__Exercise__
Reproduce the span that opens at the line containing "make_end_frame()" and closes at the line containing "before = set(bpy.data.objects)", both lines included, without alteration and without any other line.

__Recorded data__
______________________________

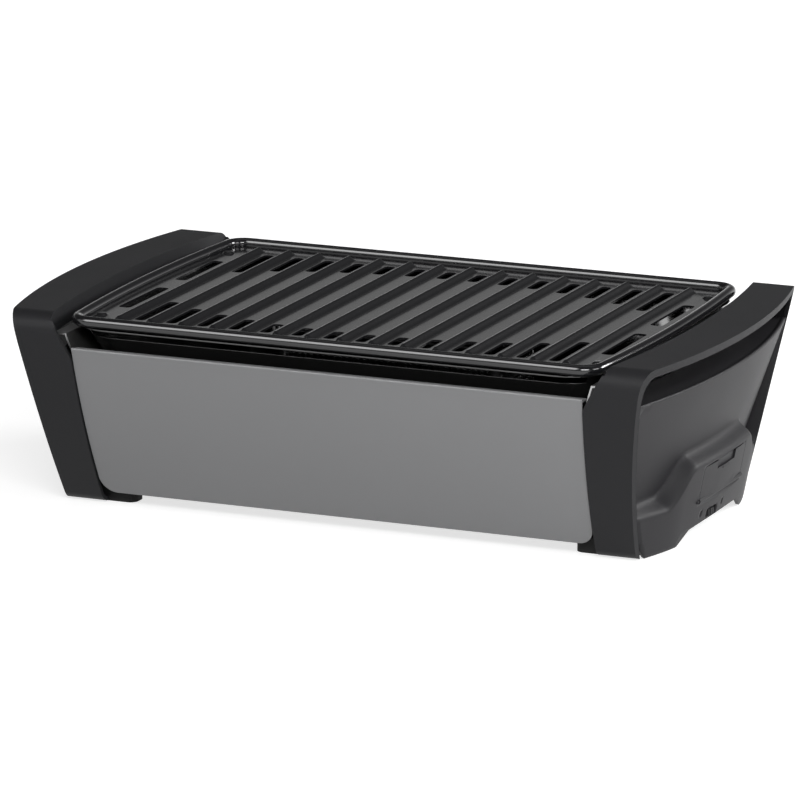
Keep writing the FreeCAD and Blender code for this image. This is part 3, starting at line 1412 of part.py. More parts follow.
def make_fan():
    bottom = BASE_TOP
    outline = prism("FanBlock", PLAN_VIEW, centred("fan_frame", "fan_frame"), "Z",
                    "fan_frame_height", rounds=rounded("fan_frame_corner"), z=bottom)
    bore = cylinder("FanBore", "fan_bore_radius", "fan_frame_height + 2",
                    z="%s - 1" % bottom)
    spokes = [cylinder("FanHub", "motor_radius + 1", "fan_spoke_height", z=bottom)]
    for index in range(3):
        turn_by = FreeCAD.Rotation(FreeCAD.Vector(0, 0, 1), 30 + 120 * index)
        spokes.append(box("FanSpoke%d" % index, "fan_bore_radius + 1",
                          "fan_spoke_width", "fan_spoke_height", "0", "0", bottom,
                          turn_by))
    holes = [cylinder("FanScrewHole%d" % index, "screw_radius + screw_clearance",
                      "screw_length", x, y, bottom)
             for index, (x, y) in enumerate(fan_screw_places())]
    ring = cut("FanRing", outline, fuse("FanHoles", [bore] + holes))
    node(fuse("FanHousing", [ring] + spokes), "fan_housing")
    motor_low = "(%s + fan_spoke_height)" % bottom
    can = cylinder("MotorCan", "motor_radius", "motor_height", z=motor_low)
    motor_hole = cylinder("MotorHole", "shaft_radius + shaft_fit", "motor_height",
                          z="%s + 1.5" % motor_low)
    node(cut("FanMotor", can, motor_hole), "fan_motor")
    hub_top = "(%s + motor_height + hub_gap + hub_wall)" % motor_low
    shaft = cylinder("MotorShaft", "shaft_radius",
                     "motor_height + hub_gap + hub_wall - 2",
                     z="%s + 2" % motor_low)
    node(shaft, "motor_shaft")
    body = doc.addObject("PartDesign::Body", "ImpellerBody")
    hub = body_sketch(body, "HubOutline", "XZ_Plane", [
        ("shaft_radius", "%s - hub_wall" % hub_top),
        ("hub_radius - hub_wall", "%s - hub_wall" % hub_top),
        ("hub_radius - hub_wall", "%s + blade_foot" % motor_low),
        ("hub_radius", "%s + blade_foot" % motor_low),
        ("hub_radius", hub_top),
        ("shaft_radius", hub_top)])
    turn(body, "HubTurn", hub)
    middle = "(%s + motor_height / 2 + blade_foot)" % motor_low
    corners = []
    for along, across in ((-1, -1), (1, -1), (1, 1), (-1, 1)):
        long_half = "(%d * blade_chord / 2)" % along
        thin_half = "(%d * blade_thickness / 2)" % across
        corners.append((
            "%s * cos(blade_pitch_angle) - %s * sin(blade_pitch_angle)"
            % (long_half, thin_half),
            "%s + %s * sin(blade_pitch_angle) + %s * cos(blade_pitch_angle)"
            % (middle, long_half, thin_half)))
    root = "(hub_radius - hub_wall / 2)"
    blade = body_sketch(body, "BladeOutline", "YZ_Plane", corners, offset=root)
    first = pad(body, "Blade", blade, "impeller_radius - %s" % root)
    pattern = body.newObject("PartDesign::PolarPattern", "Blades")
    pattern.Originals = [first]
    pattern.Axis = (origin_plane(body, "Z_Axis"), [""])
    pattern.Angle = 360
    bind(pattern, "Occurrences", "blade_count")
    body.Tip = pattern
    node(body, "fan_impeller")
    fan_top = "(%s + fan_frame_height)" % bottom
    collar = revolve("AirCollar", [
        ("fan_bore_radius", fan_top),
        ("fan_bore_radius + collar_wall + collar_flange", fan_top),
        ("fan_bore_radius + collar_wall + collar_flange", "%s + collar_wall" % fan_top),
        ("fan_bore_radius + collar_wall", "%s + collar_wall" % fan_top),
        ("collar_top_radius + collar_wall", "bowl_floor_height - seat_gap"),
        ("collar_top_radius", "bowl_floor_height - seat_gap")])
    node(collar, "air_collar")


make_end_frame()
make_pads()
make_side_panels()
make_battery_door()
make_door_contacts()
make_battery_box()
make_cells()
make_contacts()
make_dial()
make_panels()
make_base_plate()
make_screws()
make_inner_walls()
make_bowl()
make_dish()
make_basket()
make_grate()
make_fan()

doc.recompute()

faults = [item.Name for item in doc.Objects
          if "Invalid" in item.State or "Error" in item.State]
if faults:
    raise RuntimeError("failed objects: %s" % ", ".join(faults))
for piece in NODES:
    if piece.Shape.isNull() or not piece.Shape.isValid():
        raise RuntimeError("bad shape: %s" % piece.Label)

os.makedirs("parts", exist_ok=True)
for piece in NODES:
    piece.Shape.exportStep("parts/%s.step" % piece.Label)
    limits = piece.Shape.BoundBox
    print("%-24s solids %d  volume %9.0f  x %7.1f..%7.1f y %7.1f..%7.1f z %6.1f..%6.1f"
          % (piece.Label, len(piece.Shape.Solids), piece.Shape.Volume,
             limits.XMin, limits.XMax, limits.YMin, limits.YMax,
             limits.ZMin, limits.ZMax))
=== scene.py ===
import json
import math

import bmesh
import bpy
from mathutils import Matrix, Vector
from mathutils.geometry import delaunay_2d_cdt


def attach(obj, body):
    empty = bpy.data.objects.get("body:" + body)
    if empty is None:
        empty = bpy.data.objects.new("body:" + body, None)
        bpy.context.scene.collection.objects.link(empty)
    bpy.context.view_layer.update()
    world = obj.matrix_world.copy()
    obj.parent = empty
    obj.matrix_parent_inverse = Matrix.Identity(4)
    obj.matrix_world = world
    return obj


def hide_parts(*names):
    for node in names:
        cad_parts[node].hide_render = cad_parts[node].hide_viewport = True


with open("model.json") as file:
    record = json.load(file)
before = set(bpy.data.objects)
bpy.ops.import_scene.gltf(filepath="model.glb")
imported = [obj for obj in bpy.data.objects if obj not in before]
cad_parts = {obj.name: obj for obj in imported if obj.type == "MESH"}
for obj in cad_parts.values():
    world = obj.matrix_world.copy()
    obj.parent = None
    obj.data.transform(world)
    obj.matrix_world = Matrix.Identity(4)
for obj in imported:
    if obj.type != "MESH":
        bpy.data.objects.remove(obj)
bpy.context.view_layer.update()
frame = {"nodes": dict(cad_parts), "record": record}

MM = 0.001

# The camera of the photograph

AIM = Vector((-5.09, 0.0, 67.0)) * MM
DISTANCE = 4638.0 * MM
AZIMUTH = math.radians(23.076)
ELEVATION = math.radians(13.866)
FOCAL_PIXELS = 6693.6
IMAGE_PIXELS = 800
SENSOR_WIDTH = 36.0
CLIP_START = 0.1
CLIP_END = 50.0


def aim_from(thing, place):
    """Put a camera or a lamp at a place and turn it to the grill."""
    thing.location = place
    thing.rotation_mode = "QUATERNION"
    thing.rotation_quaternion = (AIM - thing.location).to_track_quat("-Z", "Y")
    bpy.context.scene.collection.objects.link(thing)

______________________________

__Completed task__
make_end_frame()
make_pads()
make_side_panels()
make_battery_door()
make_door_contacts()
make_battery_box()
make_cells()
make_contacts()
make_dial()
make_panels()
make_base_plate()
make_screws()
make_inner_walls()
make_bowl()
make_dish()
make_basket()
make_grate()
make_fan()

doc.recompute()

faults = [item.Name for item in doc.Objects
          if "Invalid" in item.State or "Error" in item.State]
if faults:
    raise RuntimeError("failed objects: %s" % ", ".join(faults))
for piece in NODES:
    if piece.Shape.isNull() or not piece.Shape.isValid():
        raise RuntimeError("bad shape: %s" % piece.Label)

os.makedirs("parts", exist_ok=True)
for piece in NODES:
    piece.Shape.exportStep("parts/%s.step" % piece.Label)
    limits = piece.Shape.BoundBox
    print("%-24s solids %d  volume %9.0f  x %7.1f..%7.1f y %7.1f..%7.1f z %6.1f..%6.1f"
          % (piece.Label, len(piece.Shape.Solids), piece.Shape.Volume,
             limits.XMin, limits.XMax, limits.YMin, limits.YMax,
             limits.ZMin, limits.ZMax))
=== scene.py ===
import json
import math

import bmesh
import bpy
from mathutils import Matrix, Vector
from mathutils.geometry import delaunay_2d_cdt


def attach(obj, body):
    empty = bpy.data.objects.get("body:" + body)
    if empty is None:
        empty = bpy.data.objects.new("body:" + body, None)
        bpy.context.scene.collection.objects.link(empty)
    bpy.context.view_layer.update()
    world = obj.matrix_world.copy()
    obj.parent = empty
    obj.matrix_parent_inverse = Matrix.Identity(4)
    obj.matrix_world = world
    return obj


def hide_parts(*names):
    for node in names:
        cad_parts[node].hide_render = cad_parts[node].hide_viewport = True


with open("model.json") as file:
    record = json.load(file)
before = set(bpy.data.objects)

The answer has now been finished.